By KRISTIAN JAIME Kjaime@Chespub.com
STEVENSVILLE — In a visit to bolster the oyster shell recycling program in Queen Anne’s County, on Thursday, Oct. 3, State Comptroller Peter Franchot officially gave a citation to Hemingway’s Restaurant for its restoration efforts.
The Shell Recycling Alliance, a program by the Oyster Recovery Partnership, annually collects 33,000 bushels of shells from nearly 350 restaurants and 70 public drop sites in the Mid-Atlantic region.
“We’ve dropped almost 50% from the number of adult oysters from 20 years ago,” Franchot said. “We can put back a large number of oysters if the watermen and scientists can put aside their historic distrust for one another. Programs like this are good for the environment, good for the Bay and good for the watermen. Also, this is good for the reputation of the state.”
Since the alliance’s launch, the Partnership has reclaimed 190,000 bushels of shell, which equates to 6,650 tons kept out of area landfills, about $300,000 saved by local businesses in waste collection fees, and enough substrate to support the planting of 950 million oysters in local waters.

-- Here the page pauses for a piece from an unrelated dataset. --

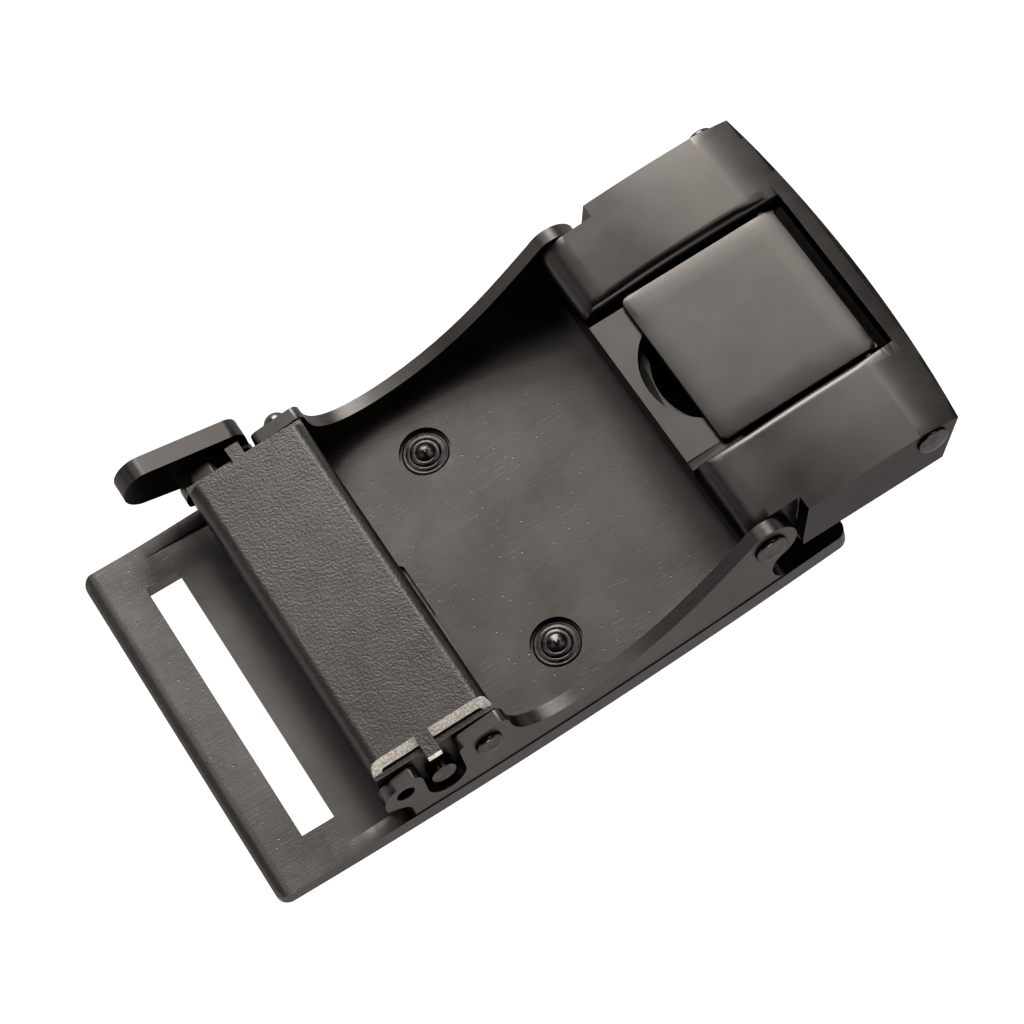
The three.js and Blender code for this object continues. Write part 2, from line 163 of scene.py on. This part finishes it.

Aside from replenishing oyster beds along the Eastern Shore, the creation of a healthy oyster population means cleaner water, as a single adult oyster can filter more than 50 gallons of water per day.
“Restoration efforts can be supported by watermen who have an economic dependency on a healthy bay and aquaculture,” Franchot said. “So we can make Maryland the magnet for billions of oysters.”
Stephanie Dudding is the general manager for Hemingway’s Restaurant, one eatery among seven restaurants in Queen Anne’s County that participates in the program, which rewards businesses with the Oyster Shell Recycling Tax Credit.
An individual or corporation may claim a credit against the state income tax in an amount equal to $5 for each bushel of oyster shells recycled during the tax year. The credit may not exceed $1,500 per taxpayer.
Participants include Fisherman’s Inn, Grasonville VFW, Harris Crab House and Seafood Restaurant, The Narrows Restaurant, Hemingway’s Restaurant, Kentmorr Restaurant and Knoxie’s Table.
“We’re excited about this tax credit, and with the limit moving from $700 to $1,500, we’ve seen twice as many (businesses) claim it,” said Karis King, Partnership event manager. “This helps us reclaim more shell, and this tax credit is working with more places teaching their employees about the importance of conservation.”
Oyster Recovery Partnership restoration efforts, which started in 1998, are part of a comprehensive plan to create a healthier Chesapeake Bay with responsible fishing by watermen.
According to the Chesapeake Bay Foundation, Bay waters are one of the few places left in the world where an industry exists based on harvesting oysters from the wild. During the past three decades, Maryland and Virginia have suffered more than $4 billion in cumulative annual losses because of the decline of industries related to oyster harvesting.
“This county and this state was really founded on the seafood industry next to farming,” said Queen Anne’s County Commissioner Jim Moran. “This is very important to our livelihood and who better to listen to about than the watermen and the businesses who know the situation on a daily basis.”
Moran lauded the businesses already taking part and added possibly reaching out to restaurants that have yet to take advantage of the Shell Recycling Alliance.